In 1775 an early chemist Carl Scheele had discovered that he could make a beautiful bright yellowish-green pigment that was excellent for making paints, dyeing cloth and paper, and oh yah as a pesticide. See Scheele’s Green as it was called was a compound of copper and the highly toxic arsenic. Even at that time people knew that arsenic was not the best thing in the world to eat but it was assumed as long as you didn’t eat any of it probably was fine so what could go wrong? The problem was that not everyone was aware of how the dye was made and that arsenic has many more ways of killing someone. The result was the poisoning deaths of many people and the lasting association of green with things that are toxic.

In the 18th and early 19th century many dyes and pigments had to be made from natural sources like plants and minerals and that meant that certain colors could be extremely expensive. In fact purple was so expensive it was a sign of status since the times of Rome all the way to 1850 when the pigment mauvine was invented. So chemists were constantly on the lookout for ways to make new chemical based colors and when these new colors were made they were instantly popular. So enter Scheele an apothecary running a lab near Stockholm. He discovered that by mixing washing soda with arsenic trioxide and then adding the bright blue copper sulfate which was used in print making he could make a very bright green durable color that would easily bond to whatever it was put on.

So naturally people put it on everything. House paint, clothing, even toys were all turned arsenic green and probably most infamously wall paper. Actually arsenic isn’t all the dangerous so long as it stays very dry but when it’s exposed to moisture it gives of deadly arsenic vapors. Homes of the time unluckily had a bad habit of being kind of damp so people would slowly be poisoned by the paint or wall paper of their homes leading to seemingly spontaneous cases of arsenic poisoning, unfortunately many of these victims were children. Its thought that Neapolitan himself may have been poisoned this way since his prison/house on St Helena was covered in the color. It also somehow found as its way dangerously into food dye leading at least two accounts of party guests or their family’s being killed accidentally.

In 1814 two Germans named Russ and Sattler wanted to make Scheele’s green better so they added verdigris the blueish sort of rust that forms on oxidized copper.

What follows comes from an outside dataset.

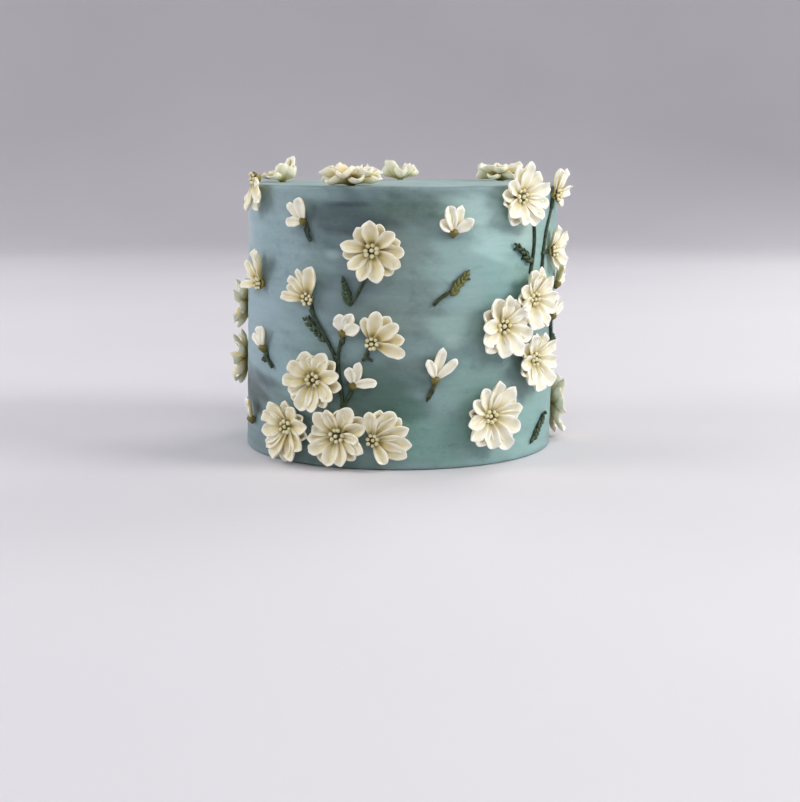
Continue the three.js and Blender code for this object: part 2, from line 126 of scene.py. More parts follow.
# ---- materials ----
class Shader:
    """A few short ways to set nodes in a new material."""

    def __init__(self, name):
        self.material = bpy.data.materials.new(name)
        self.material.use_nodes = True
        self.nodes = self.material.node_tree.nodes
        self.links = self.material.node_tree.links
        self.surface = self.nodes["Principled BSDF"]

    def join(self, value, socket):
        """Link a socket to another, or set it to a #rrggbb colour or a number."""
        if isinstance(value, bpy.types.NodeSocket):
            self.links.new(value, socket)
        elif isinstance(value, str):
            socket.default_value = (*linear(value), 1)
        else:
            socket.default_value = value

    def set(self, **values):
        """Set inputs of the surface, with _ for each space in their names."""
        for name, value in values.items():
            self.join(value, self.surface.inputs[name.replace("_", " ")])

    def attribute(self, name, output="Color"):
        node = self.nodes.new("ShaderNodeAttribute")
        node.attribute_name = name
        return node.outputs[output]

    def channels(self, colour):
        """The red, green and blue of a colour."""
        node = self.nodes.new("ShaderNodeSeparateColor")
        self.join(colour, node.inputs[0])
        return node.outputs

    def place(self, scale=(1, 1, 1)):
        """Object coordinates in millimetres, stretched by scale."""
        where = self.nodes.new("ShaderNodeTexCoord")
        mapping = self.nodes.new("ShaderNodeMapping")
        mapping.inputs["Scale"].default_value = [s / MM for s in scale]
        self.links.new(where.outputs["Object"], mapping.inputs["Vector"])
        return mapping.outputs[0]

    def noise(self, where, scale, detail, roughness=0.5, distortion=0.0):
        node = self.nodes.new("ShaderNodeTexNoise")
        self.join(where, node.inputs["Vector"])
        node.inputs["Scale"].default_value = scale
        node.inputs["Detail"].default_value = detail
        node.inputs["Roughness"].default_value = roughness
        node.inputs["Distortion"].default_value = distortion
        return node.outputs["Fac"]

    def cells(self, where, scale):
        """Distance from the nearest of many scattered points."""
        node = self.nodes.new("ShaderNodeTexVoronoi")
        self.join(where, node.inputs["Vector"])
        node.inputs["Scale"].default_value = scale
        return node.outputs["Distance"]

    def remap(self, value, low, high, to_low=0.0, to_high=1.0):
        """A soft run from to_low at low to to_high at high."""
        node = self.nodes.new("ShaderNodeMapRange")
        node.interpolation_type = "SMOOTHSTEP"
        for socket, item in zip(node.inputs, (value, low, high, to_low, to_high)):
            self.join(item, socket)
        return node.outputs[0]

    def math(self, operation, a, b):
        node = self.nodes.new("ShaderNodeMath")
        node.operation = operation
        self.join(a, node.inputs[0])
        self.join(b, node.inputs[1])
        return node.outputs[0]

    def mix(self, factor, a, b, blend="MIX"):
        node = self.nodes.new("ShaderNodeMix")
        node.data_type = "RGBA"
        node.blend_type = blend
        self.join(factor, node.inputs[0])
        self.join(a, node.inputs[6])
        self.join(b, node.inputs[7])
        return node.outputs[2]

    def bump(self, height, distance, strength, under=None):
        """A normal that follows height, up to distance in millimetres, over another bump if there is one."""
        node = self.nodes.new("ShaderNodeBump")
        node.inputs["Strength"].default_value = strength
        node.inputs["Distance"].default_value = distance * MM
        self.join(height, node.inputs["Height"])
        if under is not None:
            self.join(under, node.inputs["Normal"])
        return node.outputs[0]


UNDERSIDE = 2.0            # added to the distance along a petal to mark its underside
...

Their new color became known as emerald green and by nick name Paris green. It became even more popular than Scheele’s green though just as deadly. It was especially popular with English cloth manufactures who made in turn clothing in the color. This proved to be the down fall of Paris green since people who liked wearing the color were often sickly and would suffer early deaths. By 1822 it became publicly known that it contained arsenic but it was still used until around 1870 when better green pigments came along but it wasn’t officially banned until the 1960’s. It is still possible to find hold homes painted in Paris green today costing the unsuspecting home owner thousands to remove it. Oh and If you wondering how a color made in Germany came by the name Paris green it was because the city of Paris dumped tons of the stuff into the city sewers in a plan to stop the infestation of rats.

Since cavemen painted on walls humans have always been obsessed with color. /After all we even made paint out of the remains of the dead  . It’s that obsession that has led to brilliant works of art by the masters but in the case of Paris green it also lead to more than a few who lost their lives in the name of fashion.